A diamond in the rough is a diamond sure enough / For before it ever sparkled it was made of diamond stuff / But someone had to find it or it never would be found / And someone had to grind it or it never would be found / But once its found and once its ground and once its burnished bright / That diamond’s everlastingly just shining out its light.

Back about five lives ago, I worked for our denominational publishing house.  Part of my job was to travel to Christian education workshops.  Sometimes I ran the bookstore.  Sometimes I got to lead workshops.  Sometimes I did both.  It was always fun.

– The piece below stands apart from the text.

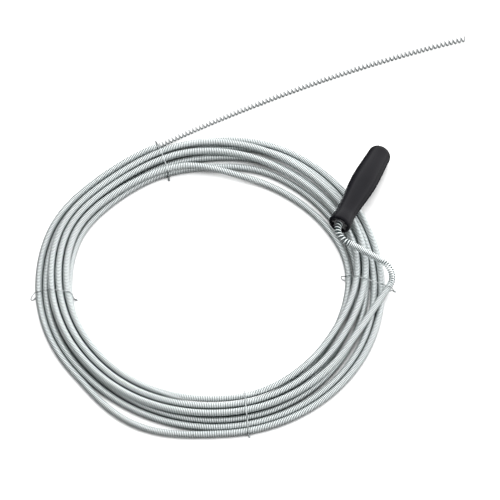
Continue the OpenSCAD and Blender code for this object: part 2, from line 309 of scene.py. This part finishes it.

My boss at the time, Tony Capps, pulled this poem out of the air one day as part of his opening keynote.  I was mesmerized by its simple beauty and its telling way it describes the job of a teacher.  I committed it to memory after hearing it once.  I still use it occasionally when I lead education workshops across Tennessee.

As teachers, we sometimes gripe about the kids we have.  We wish we had more technology.  Better textbooks.  More supplies.  More time.  Fewer students.  Shorter weeks…. You know what I’m talking about.  And yet, too often we forget that we are diamond miners.  We are digging through rock and dirt.  We are getting dirty in our attempts to find the diamond buried beneath the surface of each one of the precious children placed in our care.  (Yes, I said precious).

Thanks Tony.  25 years later you are still impacting kids in ways you never dreamed possible.